* Stated task:
Copy out each line of the material below with no changes.

— start —

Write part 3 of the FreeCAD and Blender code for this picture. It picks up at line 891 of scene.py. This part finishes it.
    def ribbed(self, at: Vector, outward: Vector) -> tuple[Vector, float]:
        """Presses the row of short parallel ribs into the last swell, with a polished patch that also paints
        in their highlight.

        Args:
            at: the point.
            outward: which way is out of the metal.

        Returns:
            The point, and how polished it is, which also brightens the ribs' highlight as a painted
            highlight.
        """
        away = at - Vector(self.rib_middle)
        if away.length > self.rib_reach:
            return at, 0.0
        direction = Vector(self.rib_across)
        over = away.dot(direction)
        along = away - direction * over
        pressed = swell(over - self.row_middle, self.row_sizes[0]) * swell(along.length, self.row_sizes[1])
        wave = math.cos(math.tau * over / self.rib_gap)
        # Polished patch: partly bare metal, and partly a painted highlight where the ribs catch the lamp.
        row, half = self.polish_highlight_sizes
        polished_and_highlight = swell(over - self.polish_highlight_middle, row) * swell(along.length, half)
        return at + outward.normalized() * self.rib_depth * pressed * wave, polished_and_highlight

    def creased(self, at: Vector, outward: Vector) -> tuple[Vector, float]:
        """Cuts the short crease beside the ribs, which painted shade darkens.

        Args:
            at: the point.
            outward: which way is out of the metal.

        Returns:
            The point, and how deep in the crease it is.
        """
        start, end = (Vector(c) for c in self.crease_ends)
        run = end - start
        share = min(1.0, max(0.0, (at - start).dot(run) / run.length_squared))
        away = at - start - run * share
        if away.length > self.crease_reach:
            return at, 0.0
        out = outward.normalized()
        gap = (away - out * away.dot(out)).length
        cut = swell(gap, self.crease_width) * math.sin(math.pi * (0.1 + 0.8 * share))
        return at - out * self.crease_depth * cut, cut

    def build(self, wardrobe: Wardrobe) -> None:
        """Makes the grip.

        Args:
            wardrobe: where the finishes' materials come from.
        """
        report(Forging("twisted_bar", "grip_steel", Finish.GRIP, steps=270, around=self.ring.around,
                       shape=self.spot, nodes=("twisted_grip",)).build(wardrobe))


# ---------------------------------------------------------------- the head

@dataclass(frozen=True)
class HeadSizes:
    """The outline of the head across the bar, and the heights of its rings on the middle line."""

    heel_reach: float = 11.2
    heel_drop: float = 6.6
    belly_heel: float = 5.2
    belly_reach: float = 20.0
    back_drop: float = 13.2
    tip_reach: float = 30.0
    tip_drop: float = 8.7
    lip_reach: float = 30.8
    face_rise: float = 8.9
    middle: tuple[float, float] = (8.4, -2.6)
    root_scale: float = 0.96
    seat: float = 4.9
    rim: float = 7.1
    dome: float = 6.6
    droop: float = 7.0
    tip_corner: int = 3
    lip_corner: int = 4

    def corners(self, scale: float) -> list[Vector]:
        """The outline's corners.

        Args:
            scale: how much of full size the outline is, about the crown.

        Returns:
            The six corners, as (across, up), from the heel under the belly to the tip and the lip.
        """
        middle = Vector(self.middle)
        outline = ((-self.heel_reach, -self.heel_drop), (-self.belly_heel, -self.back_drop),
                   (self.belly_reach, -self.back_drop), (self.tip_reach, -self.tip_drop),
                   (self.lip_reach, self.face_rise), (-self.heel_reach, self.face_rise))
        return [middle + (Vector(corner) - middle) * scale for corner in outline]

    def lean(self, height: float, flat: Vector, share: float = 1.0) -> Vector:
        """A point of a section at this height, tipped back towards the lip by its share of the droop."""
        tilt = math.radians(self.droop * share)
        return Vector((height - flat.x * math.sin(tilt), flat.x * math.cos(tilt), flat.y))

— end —

* Output of the task:
Write part 3 of the FreeCAD and Blender code for this picture. It picks up at line 891 of scene.py. This part finishes it.
    def ribbed(self, at: Vector, outward: Vector) -> tuple[Vector, float]:
        """Presses the row of short parallel ribs into the last swell, with a polished patch that also paints
        in their highlight.

        Args:
            at: the point.
            outward: which way is out of the metal.

        Returns:
            The point, and how polished it is, which also brightens the ribs' highlight as a painted
            highlight.
        """
        away = at - Vector(self.rib_middle)
        if away.length > self.rib_reach:
            return at, 0.0
        direction = Vector(self.rib_across)
        over = away.dot(direction)
        along = away - direction * over
        pressed = swell(over - self.row_middle, self.row_sizes[0]) * swell(along.length, self.row_sizes[1])
        wave = math.cos(math.tau * over / self.rib_gap)
        # Polished patch: partly bare metal, and partly a painted highlight where the ribs catch the lamp.
        row, half = self.polish_highlight_sizes
        polished_and_highlight = swell(over - self.polish_highlight_middle, row) * swell(along.length, half)
        return at + outward.normalized() * self.rib_depth * pressed * wave, polished_and_highlight

    def creased(self, at: Vector, outward: Vector) -> tuple[Vector, float]:
        """Cuts the short crease beside the ribs, which painted shade darkens.

        Args:
            at: the point.
            outward: which way is out of the metal.

        Returns:
            The point, and how deep in the crease it is.
        """
        start, end = (Vector(c) for c in self.crease_ends)
        run = end - start
        share = min(1.0, max(0.0, (at - start).dot(run) / run.length_squared))
        away = at - start - run * share
        if away.length > self.crease_reach:
            return at, 0.0
        out = outward.normalized()
        gap = (away - out * away.dot(out)).length
        cut = swell(gap, self.crease_width) * math.sin(math.pi * (0.1 + 0.8 * share))
        return at - out * self.crease_depth * cut, cut

    def build(self, wardrobe: Wardrobe) -> None:
        """Makes the grip.

        Args:
            wardrobe: where the finishes' materials come from.
        """
        report(Forging("twisted_bar", "grip_steel", Finish.GRIP, steps=270, around=self.ring.around,
                       shape=self.spot, nodes=("twisted_grip",)).build(wardrobe))


# ---------------------------------------------------------------- the head

@dataclass(frozen=True)
class HeadSizes:
    """The outline of the head across the bar, and the heights of its rings on the middle line."""

    heel_reach: float = 11.2
    heel_drop: float = 6.6
    belly_heel: float = 5.2
    belly_reach: float = 20.0
    back_drop: float = 13.2
    tip_reach: float = 30.0
    tip_drop: float = 8.7
    lip_reach: float = 30.8
    face_rise: float = 8.9
    middle: tuple[float, float] = (8.4, -2.6)
    root_scale: float = 0.96
    seat: float = 4.9
    rim: float = 7.1
    dome: float = 6.6
    droop: float = 7.0
    tip_corner: int = 3
    lip_corner: int = 4

    def corners(self, scale: float) -> list[Vector]:
        """The outline's corners.

        Args:
            scale: how much of full size the outline is, about the crown.

        Returns:
            The six corners, as (across, up), from the heel under the belly to the tip and the lip.
        """
        middle = Vector(self.middle)
        outline = ((-self.heel_reach, -self.heel_drop), (-self.belly_heel, -self.back_drop),
                   (self.belly_reach, -self.back_drop), (self.tip_reach, -self.tip_drop),
                   (self.lip_reach, self.face_rise), (-self.heel_reach, self.face_rise))
        return [middle + (Vector(corner) - middle) * scale for corner in outline]

    def lean(self, height: float, flat: Vector, share: float = 1.0) -> Vector:
        """A point of a section at this height, tipped back towards the lip by its share of the droop."""
        tilt = math.radians(self.droop * share)
        return Vector((height - flat.x * math.sin(tilt), flat.x * math.cos(tilt), flat.y))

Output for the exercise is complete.